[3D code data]
___

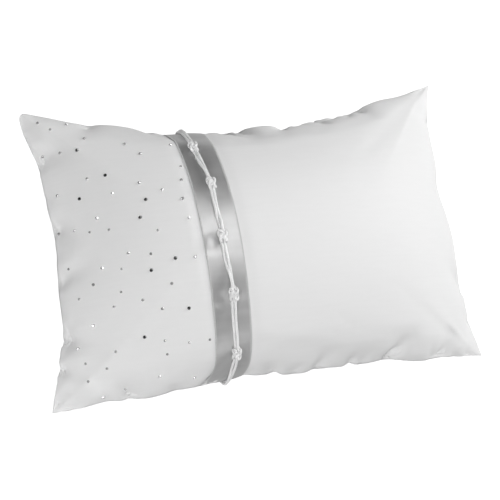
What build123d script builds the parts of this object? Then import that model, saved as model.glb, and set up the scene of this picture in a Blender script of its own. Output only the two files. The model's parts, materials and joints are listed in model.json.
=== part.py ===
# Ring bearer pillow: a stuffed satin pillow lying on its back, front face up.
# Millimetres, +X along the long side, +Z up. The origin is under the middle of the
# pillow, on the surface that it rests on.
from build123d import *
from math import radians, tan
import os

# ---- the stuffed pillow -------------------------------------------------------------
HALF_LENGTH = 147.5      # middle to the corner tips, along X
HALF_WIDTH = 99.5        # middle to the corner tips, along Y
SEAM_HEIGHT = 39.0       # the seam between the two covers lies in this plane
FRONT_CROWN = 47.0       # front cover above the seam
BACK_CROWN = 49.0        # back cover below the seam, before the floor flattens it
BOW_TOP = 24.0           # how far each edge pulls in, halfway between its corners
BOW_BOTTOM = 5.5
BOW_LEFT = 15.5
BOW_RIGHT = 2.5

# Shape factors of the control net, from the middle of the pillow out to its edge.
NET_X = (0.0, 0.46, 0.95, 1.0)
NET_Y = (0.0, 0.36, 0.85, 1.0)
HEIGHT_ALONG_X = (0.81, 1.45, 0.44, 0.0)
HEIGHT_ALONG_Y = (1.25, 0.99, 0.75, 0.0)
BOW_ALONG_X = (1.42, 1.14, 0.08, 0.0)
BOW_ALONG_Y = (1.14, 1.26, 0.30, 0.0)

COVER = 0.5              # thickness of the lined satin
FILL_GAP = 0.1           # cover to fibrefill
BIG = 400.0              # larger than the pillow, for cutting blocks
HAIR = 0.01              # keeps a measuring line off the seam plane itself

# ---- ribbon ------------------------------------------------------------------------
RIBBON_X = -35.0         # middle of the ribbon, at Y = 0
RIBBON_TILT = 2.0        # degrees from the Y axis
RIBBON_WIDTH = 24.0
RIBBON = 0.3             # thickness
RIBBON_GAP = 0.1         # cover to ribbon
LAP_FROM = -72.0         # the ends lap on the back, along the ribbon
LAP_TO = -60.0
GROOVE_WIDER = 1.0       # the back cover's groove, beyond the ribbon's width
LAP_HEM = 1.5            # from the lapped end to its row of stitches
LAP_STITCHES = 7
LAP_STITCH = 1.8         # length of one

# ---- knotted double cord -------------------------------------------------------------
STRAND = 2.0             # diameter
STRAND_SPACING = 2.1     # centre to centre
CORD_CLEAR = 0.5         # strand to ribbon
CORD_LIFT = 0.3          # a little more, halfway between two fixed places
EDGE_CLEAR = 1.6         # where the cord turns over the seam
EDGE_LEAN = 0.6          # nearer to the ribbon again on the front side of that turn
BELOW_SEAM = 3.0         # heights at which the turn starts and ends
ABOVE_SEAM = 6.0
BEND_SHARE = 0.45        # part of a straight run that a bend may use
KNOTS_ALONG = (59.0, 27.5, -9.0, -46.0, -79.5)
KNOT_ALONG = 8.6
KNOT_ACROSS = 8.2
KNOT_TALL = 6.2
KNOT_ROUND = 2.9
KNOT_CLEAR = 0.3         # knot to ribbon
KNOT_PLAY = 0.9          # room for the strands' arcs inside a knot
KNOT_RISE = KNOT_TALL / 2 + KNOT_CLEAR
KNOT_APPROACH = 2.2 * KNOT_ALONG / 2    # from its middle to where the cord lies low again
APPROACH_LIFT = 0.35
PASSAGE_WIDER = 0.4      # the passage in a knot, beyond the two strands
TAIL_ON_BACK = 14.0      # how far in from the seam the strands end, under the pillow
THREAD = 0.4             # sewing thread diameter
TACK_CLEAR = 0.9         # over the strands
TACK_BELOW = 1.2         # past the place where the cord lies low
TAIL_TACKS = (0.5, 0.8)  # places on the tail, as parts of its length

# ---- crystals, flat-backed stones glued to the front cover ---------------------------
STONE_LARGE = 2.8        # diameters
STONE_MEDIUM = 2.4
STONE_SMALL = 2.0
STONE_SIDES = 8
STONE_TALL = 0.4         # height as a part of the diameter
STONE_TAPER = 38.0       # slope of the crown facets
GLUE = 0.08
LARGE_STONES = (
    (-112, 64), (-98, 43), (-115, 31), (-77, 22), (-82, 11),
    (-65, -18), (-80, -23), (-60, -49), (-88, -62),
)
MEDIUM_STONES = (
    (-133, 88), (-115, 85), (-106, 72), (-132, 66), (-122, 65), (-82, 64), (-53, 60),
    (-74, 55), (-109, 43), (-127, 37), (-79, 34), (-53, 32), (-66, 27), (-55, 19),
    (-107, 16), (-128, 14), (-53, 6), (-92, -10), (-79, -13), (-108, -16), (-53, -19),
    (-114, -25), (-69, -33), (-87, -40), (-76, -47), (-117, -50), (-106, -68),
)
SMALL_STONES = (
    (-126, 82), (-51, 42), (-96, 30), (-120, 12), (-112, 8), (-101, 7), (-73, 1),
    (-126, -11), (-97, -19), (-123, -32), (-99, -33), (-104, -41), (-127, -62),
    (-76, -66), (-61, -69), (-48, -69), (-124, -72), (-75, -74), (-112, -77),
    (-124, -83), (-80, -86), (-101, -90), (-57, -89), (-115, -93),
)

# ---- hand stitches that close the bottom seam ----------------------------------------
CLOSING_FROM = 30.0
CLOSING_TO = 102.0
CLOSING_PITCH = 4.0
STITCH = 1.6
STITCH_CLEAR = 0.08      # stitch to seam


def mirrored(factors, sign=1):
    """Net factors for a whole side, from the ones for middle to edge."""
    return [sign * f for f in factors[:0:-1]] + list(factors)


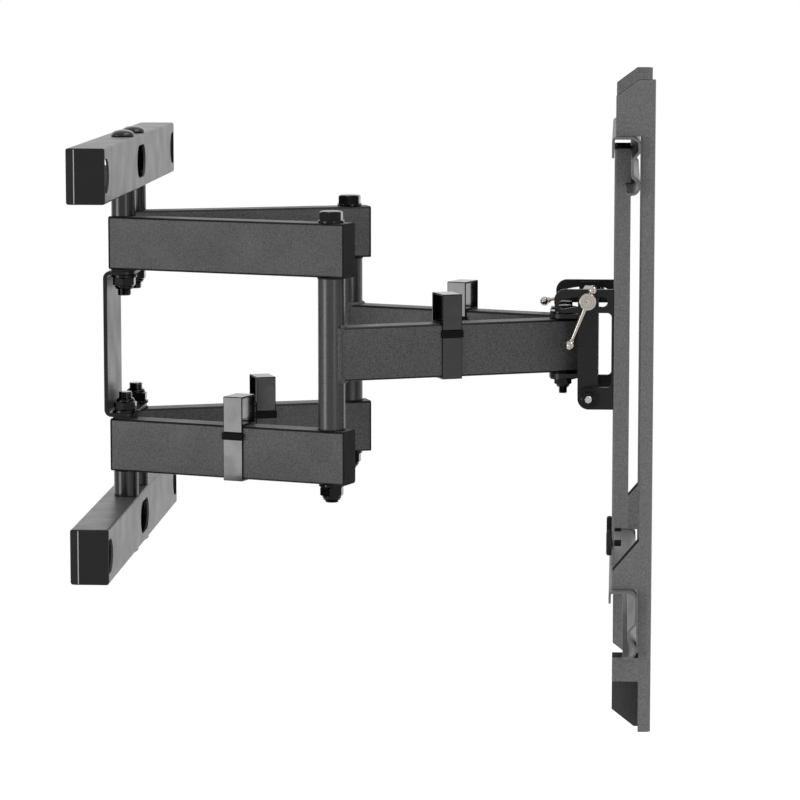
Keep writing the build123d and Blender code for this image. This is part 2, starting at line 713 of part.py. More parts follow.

___

== Task requirements ==
Find each line in the records holding the string "this" and show it.

== Task response ==
What build123d script builds the parts of this object? Then import that model, saved as model.glb, and set up the scene of this picture in a Blender script of its own. Output only the two files. The model's parts, materials and joints are listed in model.json.
SEAM_HEIGHT = 39.0       # the seam between the two covers lies in this plane
Keep writing the build123d and Blender code for this image. This is part 2, starting at line 713 of part.py. More parts follow.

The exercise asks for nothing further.